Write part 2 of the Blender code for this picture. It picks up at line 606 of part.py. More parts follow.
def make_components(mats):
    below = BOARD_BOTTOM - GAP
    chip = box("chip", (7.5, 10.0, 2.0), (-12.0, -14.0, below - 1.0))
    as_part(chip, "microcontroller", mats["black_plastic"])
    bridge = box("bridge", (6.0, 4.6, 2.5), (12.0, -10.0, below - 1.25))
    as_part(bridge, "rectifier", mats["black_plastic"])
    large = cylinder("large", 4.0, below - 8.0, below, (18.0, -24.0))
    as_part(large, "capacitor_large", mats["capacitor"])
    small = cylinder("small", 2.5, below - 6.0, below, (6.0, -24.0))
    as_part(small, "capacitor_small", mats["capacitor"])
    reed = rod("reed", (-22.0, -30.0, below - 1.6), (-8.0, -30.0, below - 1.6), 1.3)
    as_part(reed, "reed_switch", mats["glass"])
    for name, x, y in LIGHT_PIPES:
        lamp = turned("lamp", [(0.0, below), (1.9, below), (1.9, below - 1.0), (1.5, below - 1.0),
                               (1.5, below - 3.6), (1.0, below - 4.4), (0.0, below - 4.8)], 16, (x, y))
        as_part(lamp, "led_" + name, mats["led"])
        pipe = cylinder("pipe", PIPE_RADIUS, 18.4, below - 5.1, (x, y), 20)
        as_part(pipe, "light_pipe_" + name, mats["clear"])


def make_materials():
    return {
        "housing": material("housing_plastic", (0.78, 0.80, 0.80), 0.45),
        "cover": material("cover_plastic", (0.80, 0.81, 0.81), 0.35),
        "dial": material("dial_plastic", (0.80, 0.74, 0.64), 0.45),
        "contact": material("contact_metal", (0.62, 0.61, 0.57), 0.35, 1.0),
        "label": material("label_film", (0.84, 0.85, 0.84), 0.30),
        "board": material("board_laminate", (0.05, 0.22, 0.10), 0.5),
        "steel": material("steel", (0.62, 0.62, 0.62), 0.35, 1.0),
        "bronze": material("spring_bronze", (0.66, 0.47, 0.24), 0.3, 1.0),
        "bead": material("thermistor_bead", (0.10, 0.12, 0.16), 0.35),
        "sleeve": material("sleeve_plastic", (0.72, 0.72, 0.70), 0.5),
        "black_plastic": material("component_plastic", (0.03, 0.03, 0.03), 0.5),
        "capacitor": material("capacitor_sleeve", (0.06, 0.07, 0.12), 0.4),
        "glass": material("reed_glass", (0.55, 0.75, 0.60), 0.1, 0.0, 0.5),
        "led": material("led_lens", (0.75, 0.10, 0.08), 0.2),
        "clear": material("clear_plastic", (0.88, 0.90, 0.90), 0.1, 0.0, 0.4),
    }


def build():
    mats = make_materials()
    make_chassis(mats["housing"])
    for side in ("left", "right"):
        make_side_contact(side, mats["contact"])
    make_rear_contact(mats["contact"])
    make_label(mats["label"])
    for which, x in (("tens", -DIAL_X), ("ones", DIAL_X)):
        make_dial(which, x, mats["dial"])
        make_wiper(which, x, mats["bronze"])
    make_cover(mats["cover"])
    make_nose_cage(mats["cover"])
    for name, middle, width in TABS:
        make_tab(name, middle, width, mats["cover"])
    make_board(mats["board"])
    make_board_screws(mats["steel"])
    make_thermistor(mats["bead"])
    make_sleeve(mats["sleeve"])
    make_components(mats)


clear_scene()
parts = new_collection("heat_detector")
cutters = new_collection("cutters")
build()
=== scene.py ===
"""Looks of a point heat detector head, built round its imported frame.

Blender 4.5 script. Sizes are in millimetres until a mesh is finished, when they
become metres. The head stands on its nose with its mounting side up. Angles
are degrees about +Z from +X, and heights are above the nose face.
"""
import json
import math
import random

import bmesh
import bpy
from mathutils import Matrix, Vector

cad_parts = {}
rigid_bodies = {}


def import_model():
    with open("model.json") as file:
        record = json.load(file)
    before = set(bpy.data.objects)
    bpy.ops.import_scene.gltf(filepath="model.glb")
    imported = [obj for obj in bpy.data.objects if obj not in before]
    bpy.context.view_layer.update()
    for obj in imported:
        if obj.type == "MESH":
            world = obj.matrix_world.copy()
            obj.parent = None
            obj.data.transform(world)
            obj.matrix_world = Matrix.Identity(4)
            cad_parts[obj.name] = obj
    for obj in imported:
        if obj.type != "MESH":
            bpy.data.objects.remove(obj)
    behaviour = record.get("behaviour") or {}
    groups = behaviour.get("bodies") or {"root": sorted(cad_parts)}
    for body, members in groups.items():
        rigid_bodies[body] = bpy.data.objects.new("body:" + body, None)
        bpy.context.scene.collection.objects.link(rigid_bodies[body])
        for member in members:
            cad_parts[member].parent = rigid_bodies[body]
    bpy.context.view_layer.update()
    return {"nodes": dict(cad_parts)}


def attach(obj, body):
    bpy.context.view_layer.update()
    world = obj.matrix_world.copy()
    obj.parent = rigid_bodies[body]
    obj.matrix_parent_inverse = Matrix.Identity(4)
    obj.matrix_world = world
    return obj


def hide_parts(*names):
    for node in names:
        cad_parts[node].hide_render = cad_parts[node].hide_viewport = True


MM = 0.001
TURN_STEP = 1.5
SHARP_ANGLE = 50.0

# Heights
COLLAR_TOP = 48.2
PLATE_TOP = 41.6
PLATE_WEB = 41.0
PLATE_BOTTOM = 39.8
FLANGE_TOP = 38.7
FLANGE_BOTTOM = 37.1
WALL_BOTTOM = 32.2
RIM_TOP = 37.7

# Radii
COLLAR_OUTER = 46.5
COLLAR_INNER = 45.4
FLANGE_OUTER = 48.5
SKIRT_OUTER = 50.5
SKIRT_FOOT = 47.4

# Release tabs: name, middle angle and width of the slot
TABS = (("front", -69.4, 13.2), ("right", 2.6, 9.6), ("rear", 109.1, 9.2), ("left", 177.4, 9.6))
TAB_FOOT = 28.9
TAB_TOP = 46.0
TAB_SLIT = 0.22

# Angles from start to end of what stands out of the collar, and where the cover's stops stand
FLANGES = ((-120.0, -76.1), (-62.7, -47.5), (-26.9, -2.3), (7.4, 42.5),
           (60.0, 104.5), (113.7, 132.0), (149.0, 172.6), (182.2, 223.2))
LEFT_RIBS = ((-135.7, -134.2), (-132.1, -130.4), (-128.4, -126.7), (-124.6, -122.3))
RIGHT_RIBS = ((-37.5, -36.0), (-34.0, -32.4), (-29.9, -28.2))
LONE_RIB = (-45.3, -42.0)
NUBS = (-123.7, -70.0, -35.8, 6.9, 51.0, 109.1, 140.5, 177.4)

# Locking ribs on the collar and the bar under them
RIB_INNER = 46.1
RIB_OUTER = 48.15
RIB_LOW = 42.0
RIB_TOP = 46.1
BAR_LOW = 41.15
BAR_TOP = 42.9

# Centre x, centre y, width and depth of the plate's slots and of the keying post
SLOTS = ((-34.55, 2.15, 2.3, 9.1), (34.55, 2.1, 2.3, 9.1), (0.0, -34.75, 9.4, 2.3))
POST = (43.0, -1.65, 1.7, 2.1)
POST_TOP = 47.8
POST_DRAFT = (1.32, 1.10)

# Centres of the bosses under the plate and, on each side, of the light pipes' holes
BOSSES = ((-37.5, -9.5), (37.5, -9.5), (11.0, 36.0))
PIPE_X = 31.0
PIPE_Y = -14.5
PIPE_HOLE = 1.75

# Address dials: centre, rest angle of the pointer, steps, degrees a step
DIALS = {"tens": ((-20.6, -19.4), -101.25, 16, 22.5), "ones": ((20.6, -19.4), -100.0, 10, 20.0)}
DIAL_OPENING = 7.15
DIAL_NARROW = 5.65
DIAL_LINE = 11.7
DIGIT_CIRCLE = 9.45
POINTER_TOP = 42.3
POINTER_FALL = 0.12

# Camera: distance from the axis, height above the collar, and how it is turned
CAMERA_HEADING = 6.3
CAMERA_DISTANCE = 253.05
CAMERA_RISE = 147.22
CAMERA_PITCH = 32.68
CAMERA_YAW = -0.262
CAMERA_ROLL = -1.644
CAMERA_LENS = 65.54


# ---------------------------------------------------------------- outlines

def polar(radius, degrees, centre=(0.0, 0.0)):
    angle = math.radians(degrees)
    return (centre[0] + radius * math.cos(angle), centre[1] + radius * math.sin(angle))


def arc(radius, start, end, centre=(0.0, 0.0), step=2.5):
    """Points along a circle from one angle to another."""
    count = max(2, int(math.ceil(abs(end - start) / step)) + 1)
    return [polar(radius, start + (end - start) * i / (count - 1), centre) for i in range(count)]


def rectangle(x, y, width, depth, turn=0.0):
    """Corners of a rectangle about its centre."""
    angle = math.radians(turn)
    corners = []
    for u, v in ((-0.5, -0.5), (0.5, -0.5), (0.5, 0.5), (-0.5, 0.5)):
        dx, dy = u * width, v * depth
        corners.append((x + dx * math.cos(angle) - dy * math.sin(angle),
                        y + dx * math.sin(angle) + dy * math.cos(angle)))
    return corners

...

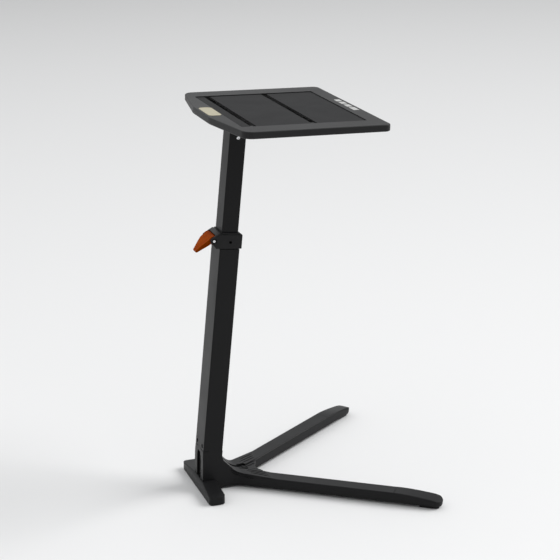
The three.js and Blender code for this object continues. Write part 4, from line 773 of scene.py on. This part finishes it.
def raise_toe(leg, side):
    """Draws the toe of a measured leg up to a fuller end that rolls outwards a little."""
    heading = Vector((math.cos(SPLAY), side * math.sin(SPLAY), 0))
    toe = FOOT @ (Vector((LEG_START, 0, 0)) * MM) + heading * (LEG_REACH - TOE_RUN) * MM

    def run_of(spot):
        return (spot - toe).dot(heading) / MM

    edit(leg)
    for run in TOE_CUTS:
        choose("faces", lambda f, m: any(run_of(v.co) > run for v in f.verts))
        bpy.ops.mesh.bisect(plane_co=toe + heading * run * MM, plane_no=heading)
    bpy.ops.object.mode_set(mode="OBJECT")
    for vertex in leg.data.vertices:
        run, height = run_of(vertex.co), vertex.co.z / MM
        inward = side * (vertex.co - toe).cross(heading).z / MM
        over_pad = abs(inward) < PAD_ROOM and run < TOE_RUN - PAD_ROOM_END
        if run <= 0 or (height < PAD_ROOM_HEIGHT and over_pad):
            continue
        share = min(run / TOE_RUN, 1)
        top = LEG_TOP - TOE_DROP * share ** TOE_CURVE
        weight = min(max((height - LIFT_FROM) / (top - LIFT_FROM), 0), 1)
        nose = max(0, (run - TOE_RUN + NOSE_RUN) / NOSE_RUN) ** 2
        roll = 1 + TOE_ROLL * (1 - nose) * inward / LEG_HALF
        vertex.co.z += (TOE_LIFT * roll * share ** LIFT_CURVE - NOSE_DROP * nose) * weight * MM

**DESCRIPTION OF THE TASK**
Only the lines from the one with "The three.js and" to the one with "return (spot - toe).dot(heading) / MM" are wanted; extract them exactly, both ends included.

**ANSWER TO THE TASK**
The three.js and Blender code for this object continues. Write part 4, from line 773 of scene.py on. This part finishes it.
def raise_toe(leg, side):
    """Draws the toe of a measured leg up to a fuller end that rolls outwards a little."""
    heading = Vector((math.cos(SPLAY), side * math.sin(SPLAY), 0))
    toe = FOOT @ (Vector((LEG_START, 0, 0)) * MM) + heading * (LEG_REACH - TOE_RUN) * MM

    def run_of(spot):
        return (spot - toe).dot(heading) / MM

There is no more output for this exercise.